Breath of an Architect is very much in the same orbit. “Everything that is present is made from one’s breath. It applies to each of us because we too are made from one’s breath,” he says. He invites the viewer to experience silence, a word that was seminal in early discussions with Chandès and the Fondation team. “I think the function of the work is to evoke that silence. But it is not a lack of sound, it is a sound which is full in itself,” he says, hopeful that viewers “ will bring their presence, and being there, dissolve.”
While one could be intrigued by the physical agglomeration of objects—bamboo, stone, wood, brick, pigments and earth—a silent osmosis leads to an intuitive connection as elements interact with each other, talking in a language of material, proportions, origins and journeys, and a timeless existence. It is quite abstract to define but is easily felt—an experience that is at once familiar and unknown.
“Bijoy has a talent for making materials speak,” Chandès had said over the phone. “The other person who I observed who could do this was Issey Miyake.” It is also important to note that in the entire exhibit, not a single work has been made with any machine—not a drill, not a nail. Everything is made by hand—sliced, sponged, painted, woven, etc. Jain’s haptic instinct is a marker of his architectural practice as well as this particular series of works.
Established in Paris in 1984, Fondation Cartier is located in a beautiful glass building designed by French architect Jean Nouvel. Over the years, the Fondation has presented a series of exhibitions, dialogues and collaborations with contemporary architects, including Junya Ishigami from Japan, Diller Scofidio from the US, Freddy Mamani from Bolivia, Mauricio Rocha from Mexico, and Solano Benitez and Gloria Cabral from Paraguay. This invitation to Bijoy Jain—the first Indian architect—comes as a part of this series.
Over the years, Chandès’s subsequent experiences of Jain’s works all led to this point of the invitation. “I saw his work at the Venice Biennale, the one that [Alejandro] Aravena curated. Space, geometry, colour— again, it was rich with possibilities. It was pure beauty for me. Then a few years later, I saw his work in Paris. Suddenly a chair became an homage to something, a celebration of something, of civilization perhaps, something without date,” recalls Chandès. “This show is total creation. It’s a deep commitment and everything is created for the Fondation,” he adds.
On being asked, What are you doing for this exhibition?, Jain, in his classic, specific way, fine-tunes the question to, “Rather, what I do every day?” “My pedagogy is architecture. But if I ask myself what that encompasses, at the core, it is about making space. Once you get past the bells and whistles, finally it has to reside in the notion of inhabiting space.”

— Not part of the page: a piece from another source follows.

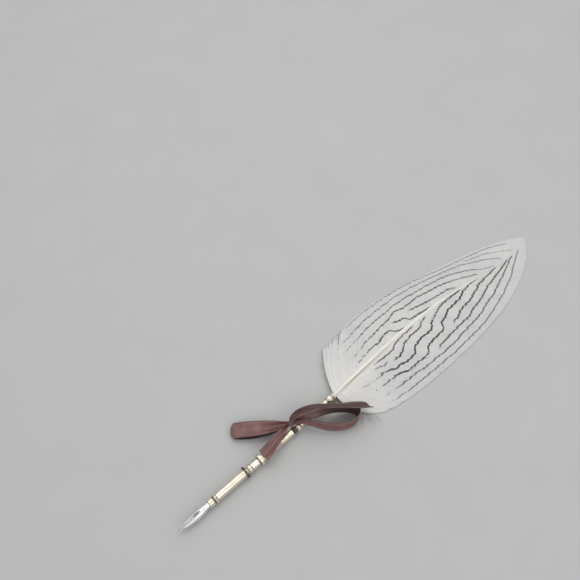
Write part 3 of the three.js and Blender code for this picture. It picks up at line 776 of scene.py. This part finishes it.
def band_values(points, bands, side):
    """The bands' coordinate, a whole number on each band, with what the finish needs round it."""
    x = points[..., 0] + BAND_SLOPE[0] * points[..., 2]
    y = side * (points[..., 1] + BAND_SLOPE[1] * points[..., 2])
    count = len(bands)
    levels = np.full((count + 2, *x.shape), np.nan)
    slopes = np.zeros((count + 2, *x.shape))
    marks = np.zeros((count + 2, *x.shape))
    for k, (_, strength, path) in enumerate(bands, 1):
        path = np.asarray(path, float)
        fine = np.arange(path[0, 0], path[-1, 0], BAND_STEP)
        heights = np.pad(np.interp(fine, path[:, 0], side * path[:, 1]), BAND_SMOOTHING, "edge")
        window = np.ones(2 * BAND_SMOOTHING + 1) / (2 * BAND_SMOOTHING + 1)
        heights = np.convolve(heights, window, "valid")
        here = (x >= fine[0]) & (x <= fine[-1])
        levels[k] = np.where(here, np.interp(x, fine, heights), np.nan)
        slopes[k] = np.interp(x, fine, np.gradient(heights, fine))
        ends = np.clip(np.minimum(x - fine[0], fine[-1] - x) / BAND_END_FADE, 0, 1)
        marks[k] = strength * np.where(here, ends, 0)
    nearest_edge = np.nanmax(np.where(np.isnan(levels), -FAR_OUT, levels), axis=0)
    nearest_shaft = np.nanmin(np.where(np.isnan(levels), FAR_OUT, levels), axis=0)
    levels[0] = np.where(nearest_edge > -90, nearest_edge + BAND_MARGIN, 40.0)
    levels[-1] = np.where(nearest_shaft < 90, nearest_shaft - BAND_MARGIN, -14.0)
    known = levels.copy()
    for k in range(1, count + 1):
        hidden = np.isnan(levels[k])
        above = levels[k - 1]
        below, steps = known[count + 1], np.full(x.shape, count + 1 - k)
        for j in range(count, k, -1):
            seen = ~np.isnan(known[j])
            below, steps = np.where(seen, known[j], below), np.where(seen, j - k, steps)
        levels[k] = np.where(hidden, above + (below - above) / (steps + 1), levels[k])
        levels[k] = np.minimum(levels[k], above - LEAST_BAND_GAP)
    band, gap = np.zeros(x.shape), np.full(x.shape, PLAIN_GAP)
    for k in range(count + 1):
        inside = (y <= levels[k]) & (y > levels[k + 1])
        step = levels[k] - levels[k + 1]
        part = (levels[k] - y) / step
        band = np.where(inside, k + part, band)
        near = np.where(part < 0.5, slopes[k], slopes[k + 1])
        gap = np.where(inside, step / np.sqrt(1 + near ** 2), gap)
    nearest = np.clip(np.rint(band), 0, count + 1).astype(int)
    mark = np.take_along_axis(marks, nearest[None], 0)[0]
    wide = BAND_WEIGHT * np.array([PLAIN_WIDTH, *(b[0] for b in bands), PLAIN_WIDTH])[nearest]
    return {"band": band, "gap": gap, "mark": mark, "wide": wide}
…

His creative response to the Fondation’s invitation (and to the Jean Nouvel building) reflects this very way of thinking. “The entire point of this exercise is as if we’re just passing through space and time. On one hand, it’s transient, momentary. The exhibit may last for one or three or five months—that’s just nomenclature for the amount of time given, time inhabited. But if you think of it as an intuitive thought embedded in unknown time—it’s not logic or knowledge; it is not the past, present or future—then it is about something that is ever present, always there, you just have to tune into it,” explains Jain.
What the exhibition might evoke in each visitor is wholly their own, but for Bijoy himself, he recalls the first time that he came upon the Jean Nouvel building of Fondation Cartier in Paris. “I was driving past, and I saw a giant vitrine in a forest. It was transparent, not because it’s made of glass, but because there was no building. Everything had collapsed into a singular entity; whether it was the birds or plants or people or glass, it was all flattened but it was voluminous, the inside, outside, all of it synthesized as one.”
Today, as he inhabits the “giant vitrine” with his own thoughts and presence and works, he is looking forward to that same fleeting but ever-present moment. “I’m curious to experience what I saw then. I hope for that synthesis,” he says.